Alibaba, under departing boss Jack Ma, maintained its dominance and accounted for 43 per cent of the market. However, its growth of 47 per cent was considerably lower than second-placed Tencent Cloud, which jumped 88 per cent. Amazon was third, having grown 48 per cent.

Bezos' team will be casting an anxious glance over their collective shoulder at Baidu Cloud, which is close behind and grew by a stonking 92 per cent.

Lui told The Register that "China has been one of largest markets for AWS. The massive market size, demands and internet consumers are providing the optimism for AWS."

He also gave us some insight into how the giant operates, telling us: "Its services are delivered through two Chinese partners, which are also responsible for operation and sales [thus achieving]... AWS's ambition to follow domestic regulation and provide services for Chinese customers."

Chucking money around

However, Lui observed Amazon was facing challenges from the Chinese local cloud providers, comprising both large and small vendors, and commented that "competition in China had intensified."

Liang_Hua

US sanctions fail to get in Huawei as embattled Chinese vendor reports 23% revenue growth

READ MORE

Tencent Cloud, for example, had kicked off e-government and advertising initiatives in order to diversify from gaming and video streaming, while Baidu had dipped a toe or two into the waters of AI, telecommunication and autonomous vehicles.

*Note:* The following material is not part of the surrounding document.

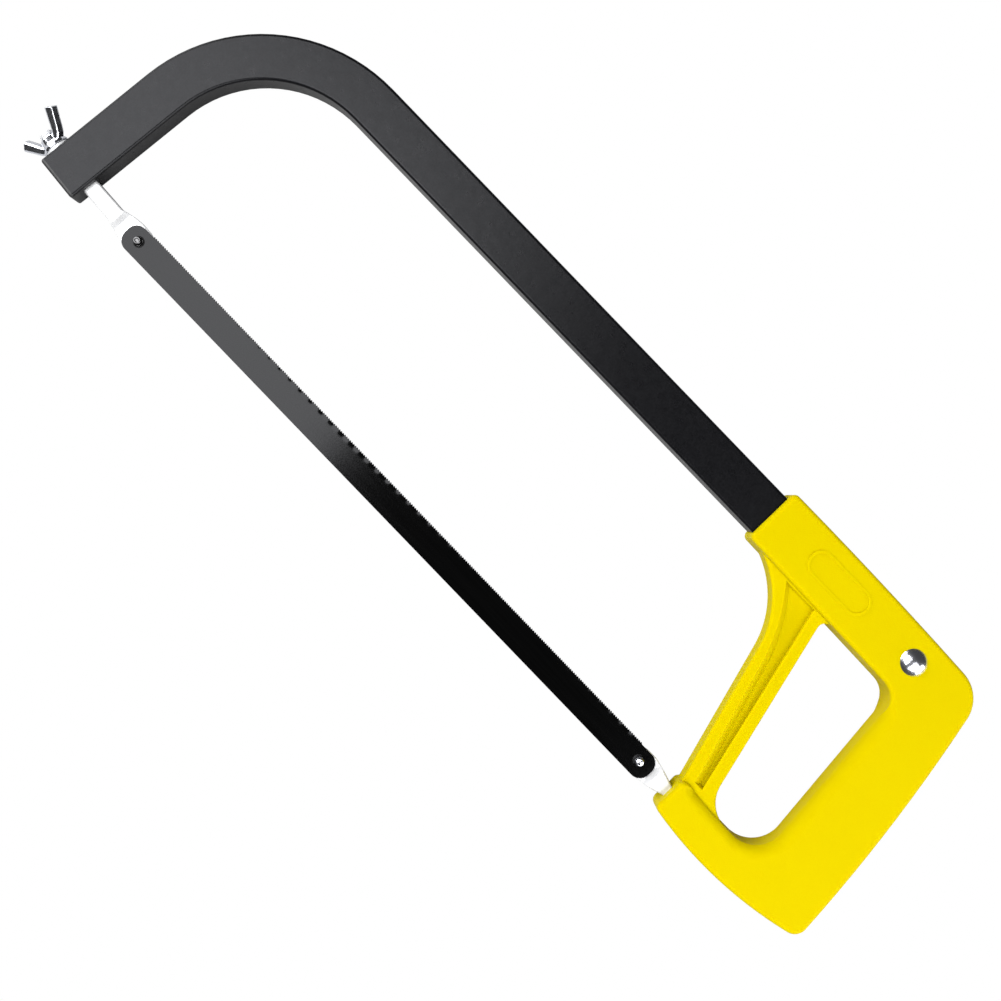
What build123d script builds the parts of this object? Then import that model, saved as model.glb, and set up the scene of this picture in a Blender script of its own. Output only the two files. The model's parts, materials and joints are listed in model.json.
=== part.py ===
from build123d import *
import os
from math import cos, radians, sin, tan

# Hacksaw with a bent rectangular tube frame and a moulded closed handle.
# The saw lies on its side: +X runs from the wing nut to the handle, +Y from
# the blade to the backbone, and +Z is up, through the thickness of the saw.
# While the parts are drawn, the blade lies along Y = 0, the middle plane of the
# saw is Z = 0, and X is measured from a point beside the front blade pin. The
# whole saw is moved to its origin last.

os.makedirs("parts", exist_ok=True)

# Blade, a standard 300 mm one.
BLADE_SPAN = 300.0
BLADE_WIDTH = 12.6
BLADE_THICKNESS = 0.65
BLADE_HOLE = 4.4
BLADE_END = 7.0
BLADE_CORNER = 5.0
TEETH_PER_INCH = 24
TOOTH_DEPTH = 0.6
TOOTHLESS_END = 9.0

# Blade pins and the flat paddles behind the blade.
FRONT_PIN = -1.3
PIN_DIAMETER = 3.4
PIN_ABOVE_BLADE = 2.4
PIN_CLEARANCE = 0.02
PADDLE_WIDTH = 11.8
PADDLE_FACE = -0.36
SHANK = 7.0
FOLD_RUN = 2.1

# Frame tube, wider in the plane of the saw than across it.
TUBE_WIDTH = 20.1
TUBE_THICKNESS = 14.0
TUBE_WALL = 1.25
TUBE_EDGE = 1.3
BACKBONE_TOP = 119.5
TUBE_REAR_END = 362.0
ARM_LEAN = 5.0
ARM_FOOT = (-41.3, -5.0)
BEND_OUTSIDE = 75.2
BEND_INSIDE = 52.5
PLUG_HEAD = 1.5
PLUG_DEPTH = 2.0
PLUG_ROUND = 1.1
PLUG_CLEARANCE = 0.05

# Draw bolt, its axis rising slightly towards the wing nut.
BOLT_TILT = 2.8
BOLT_OFFSET = 0.2
BOLT_DIAMETER = 6.0
BOLT_END = 60.8
BOLT_SQUARE_END = 47.0
BOLT_FOLD = 13.6
BOLT_HOLE = 6.6
SLOT_CLEARANCE = 0.25

# Washer and wing nut.
WASHER_DIAMETER = 11.4
WASHER_THICKNESS = 1.4
TOUCH = 0.01
NUT_GAP = 0.05
NUT_BASE_DIAMETER = 11.6
NUT_TOP_DIAMETER = 8.2
NUT_COLLAR = 1.5
NUT_HEIGHT = 6.2
NUT_BORE = 6.1
NUT_TURN = 38.0
WING_THICKNESS = 4.2
WING_OUTER_TIP = (14.3, 11.3)
WING_INNER_TIP = (10.7, 13.7)
WING_HEEL = (7.4, 1.2)
WING_CROOK = (4.6, 4.8)

# Handle.
HANDLE_THICKNESS = 20.0
HANDLE_EDGE = 2.0
SLEEVE_MOUTH = 262.8
SLEEVE_TOP = 123.2
SLEEVE_BOTTOM = 96.9
OPENING_TOP = 95.3
GRIP_EDGE = 5.5
RIB_EDGE = 1.2
TUBE_FIT = 0.05
BLOCK_FRONT = 315.5
OPENING_BOTTOM = 7.0
OPENING_REAR = 352.8
RIB_THICKNESS = 12.0
RIB_POCKET = 3.0
BADGE_CENTRE = (302.0, 110.2)
BADGE_LENGTH = 32.8
BADGE_WIDTH = 12.0
BADGE_RIM = 1.2
BADGE_RISE = 0.3

# Rear blade holder, moulded into the handle.
HOLDER_FOLD = 308.6
HOLDER_SHANK = 5.2
HOLDER_END = 332.0
HOLDER_HEAD = 11.0
HOLDER_HEAD_LENGTH = 5.0

# Rivet through the handle and the tube.
RIVET_PLACE = (346.6, 109.65)
RIVET_DOME = 11.4
RIVET_RISE = 2.4
RIVET_SHANK = 6.0
COUNTERBORE = 14.0
COUNTERBORE_DEPTH = 2.4
BURR_WASHER = 12.6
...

Amazon won't be too worried.

Lui told us that the company's initiatives to work with government and the creation of innovation campuses aimed at supporting SMBs had done no harm, and also pointed out that partnering with the Chinese entities of global system integrators, such as Deloitte, as well as local ISVs, to tempt more Chinese enterprises "offered growth drivers for AWS."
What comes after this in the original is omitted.